Le rapport de 2013 précise : « Le Groupe de contrôle a également reçu des témoignages concernant des rançons versées directement à des responsables érythréens. Dans une des affaires, un citoyen érythréen résidant en Allemagne a été contraint de rassembler 9 000 € auprès d'amis et de proches afin de faire libérer deux de ses cousins kidnappés et conduits dans le Sinaï en 2011, après avoir fui l’Érythrée et rejoint un convoi de trafiquants au Soudan. La somme a été transférée à un proche des deux hommes en Érythrée, avant qu'il n'aille la livrer à un haut fonctionnaire d'Asmara. »

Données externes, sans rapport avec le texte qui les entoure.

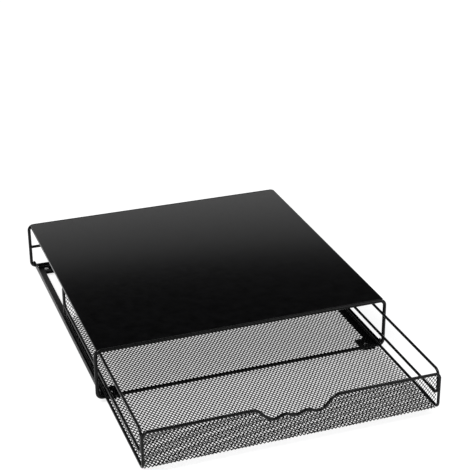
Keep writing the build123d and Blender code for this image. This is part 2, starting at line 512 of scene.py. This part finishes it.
def diamond_net(low, high, start_row, diamond):
    """Vertices and faces of rows of diamonds, in x and y, that cover low to high.

    A strand's two sides slope a little from knot to knot, as the stretching leaves them.
    """
    half_x, half_y, half_strand = (size / 2 for size in diamond)
    slant = math.hypot(half_x, half_y)
    hole_x = half_x - half_strand * slant / half_y
    hole_y = half_y - half_strand * slant / half_x
    top = STRAND_SHEET / 2
    vertices, faces, knots = [], [], {}

    def knot(column, row):
        """The upper of the two vertices, one above the other, where four strands meet."""
        if (column, row) not in knots:
            knots[column, row] = len(vertices)
            x, y = column * half_x, start_row + row * half_y
            vertices.extend([(x, y, top), (x, y, -top)])
        return knots[column, row]

    for row in steps_over(low[1], high[1], start_row, half_y):
        for column in steps_over(low[0], high[0], 0, half_x):
            if (row + column) % 2:
                continue
            x, y = column * half_x, start_row + row * half_y
            around = [
                knot(column + 1, row),
                knot(column, row + 1),
                knot(column - 1, row),
                knot(column, row - 1),
            ]
            hole = len(vertices)
            tips = [
                (x + hole_x, y, 0),
                (x, y + hole_y, -STRAND_TILT),
                (x - hole_x, y, 0),
                (x, y - hole_y, STRAND_TILT),
            ]
            for tip_x, tip_y, lift in tips:
                vertices.extend([(tip_x, tip_y, top + lift), (tip_x, tip_y, -top + lift)])
            for side in range(4):
                ahead = (side + 1) % 4
                inner, inner_ahead = hole + 2 * side, hole + 2 * ahead
                outer, outer_ahead = around[side], around[ahead]
                faces.append((outer, outer_ahead, inner_ahead, inner))
                faces.append((inner + 1, inner_ahead + 1, outer_ahead + 1, outer + 1))
                faces.append((inner, inner_ahead, inner_ahead + 1, inner + 1))
    return vertices, faces


def expanded_mesh(name, low, high, start_row, diamond, line=None):
    """A sheet of expanded metal in x and y, cut to the rectangle from low to high.

    Rows of diamonds start at start_row, in y. The sheet's middle is at z = 0. With a line,
    only what is below it stays.
    """
    piece = object_from_faces(name, *diamond_net(low, high, start_row, diamond))
    work = bmesh.new()
    work.from_mesh(piece.data)
    cut_to_rectangle(work, low, high)
    if line:
        cut_under_line(work, line)
    close_cut_sides(work)
    drop_crumbs(work)
    return put_back(work, piece)


def lay(piece, x_to, y_to, z_to, origin):
    """Lays a piece's own x, y and z along three directions from an origin."""
    turn = Matrix((x_to, y_to, z_to)).transposed().to_4x4()
    piece.data.transform(Matrix.Translation(origin) @ turn)


def drawer_meshes(material):
    """The drawer's mesh front and back, which stand on the fold line, and its mesh floor."""
    front_low, front_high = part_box("front_mesh")
    rear_low, rear_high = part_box("rear_mesh")
    floor_low, floor_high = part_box("floor_mesh")
    fold_z = (floor_low.z + floor_high.z) / 2
    front_y = (front_low.y + front_high.y) / 2
    rear_y = (rear_low.y + rear_high.y) / 2
    across, along, up, forwards = (1, 0, 0), (0, 1, 0), (0, 0, 1), (0, -1, 0)

    front = expanded_mesh(
        "front_mesh_sheet",
        (front_low.x, front_low.z),
        (front_high.x, front_high.z),
        fold_z,
        WALL_DIAMOND,
        rim_line(front_high.z, front_high.x),
    )
    lay(front, across, up, forwards, (0, front_y, 0))
    settle(front, "drawer", "coated_mesh", material, "front_mesh")
    rear = expanded_mesh(
        "rear_mesh_sheet",
        (rear_low.x, rear_low.z),
        (rear_high.x, rear_high.z),
        fold_z,
        WALL_DIAMOND,
    )
    lay(rear, across, up, forwards, (0, rear_y, 0))
    settle(rear, "drawer", "coated_mesh", material, "rear_mesh")
    floor_sheet = expanded_mesh(
        "floor_mesh_sheet",
        (floor_low.x, floor_low.y),
        (floor_high.x, floor_high.y),
        front_y,
        FLOOR_DIAMOND,
    )
    lay(floor_sheet, across, along, up, (0, 0, fold_z))
    settle(floor_sheet, "drawer", "coated_mesh", material, "floor_mesh")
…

Les mesures prises par les autorités égyptiennes contre les groupes islamistes opérant dans le Sinaï – des mesures que certains habitants de la région accusent de causer plus de tort aux civils qu'aux insurgés radicaux – pourraient bien avoir ralenti un peu le phénomène. Néanmoins, les experts de HRW craignent une réapparition du trafic dans la zone une fois la campagne contre les djihadistes terminée.

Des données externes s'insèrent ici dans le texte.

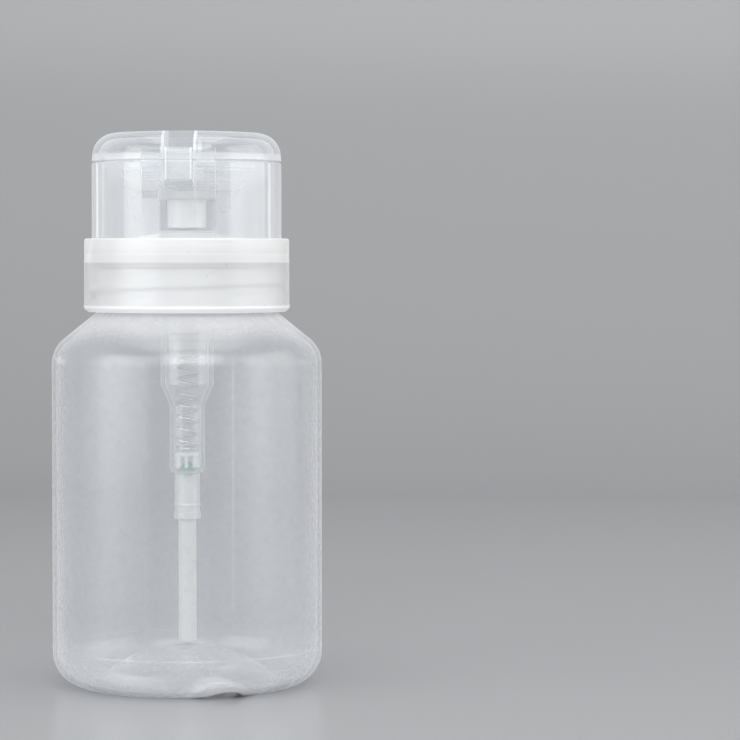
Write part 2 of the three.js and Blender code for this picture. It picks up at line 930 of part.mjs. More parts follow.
function makeDipTube() {
  const inner = dipTubeRadius - dipTubeWall;
  const top = lowerFloor - ballPocketDepth - (ballPocket - seatPort) - seatPortLength - clearance;
  const end = bottleWall + pushUpRise + domeRise + dipTubeGap;
  return turned([
    [inner, end],
    [dipTubeRadius, end],
    [dipTubeRadius, top],
    [inner, top],
  ], smallSides);
}

// The assembly, grouped as it comes apart on a bench
function add(group, name, solid, material) {
  const mesh = new THREE.Mesh(geometryOf(solid), material);
  mesh.name = name;
  group.add(mesh);
}

const bottle = new THREE.Group();
add(bottle, 'bottle', makeBottle(), milkyPlastic);

const closure = new THREE.Group();
add(closure, 'collar', makeCollar(), milkyPlastic);
add(closure, 'neck_gasket', makeNeckGasket(), foamLiner);
add(closure, 'guard_cup', makeGuardCup(), clearPlastic);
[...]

Parfois, certaines victimes sont secourues par les autorités égyptiennes. Mais pour ces migrants, les malheurs sont loin d'être terminés. Une fois pris en charge, ils sont retenus dans les commissariats égyptiens. Là, non seulement le HCR n'est pas autorisé à les rencontrer, mais les autorités égyptiennes exigent d'eux qu'ils rassemblent des fonds afin de se payer un billet pour l’Éthiopie (qui accepte les réfugiés érythréens) afin de les libérer. J'ai poussé la discussion avec le porte-parole du ministère des Affaires étrangères égyptien. Je lui ai dit que, si les migrants torturés souhaitaient aller en Éthiopie, ils devraient au moins bénéficier gratuitement de cette possibilité. Il m'a répondu en appelant les organismes internationaux et les gouvernements étrangers à participer au coût du voyage. « Il faut être deux pour danser le tango », m'a-t-il dit.

Malgré toutes les épreuves qu'il a subies, Awet reste fort. J'ai le sentiment qu'une fois qu’il aura quitté l'Égypte, il réussira à refaire sa vie. Je ne peux pas en dire autant de certains de ses compagnons. Je me rappelle du regard angoissé de l'un de ses jeunes amis. Lui s'était fait torturer bien plus durement et bien plus longtemps qu'Awet. Bien qu'il vive désormais en sécurité, plus d'un an après son évasion, il semblait toujours profondément traumatisé.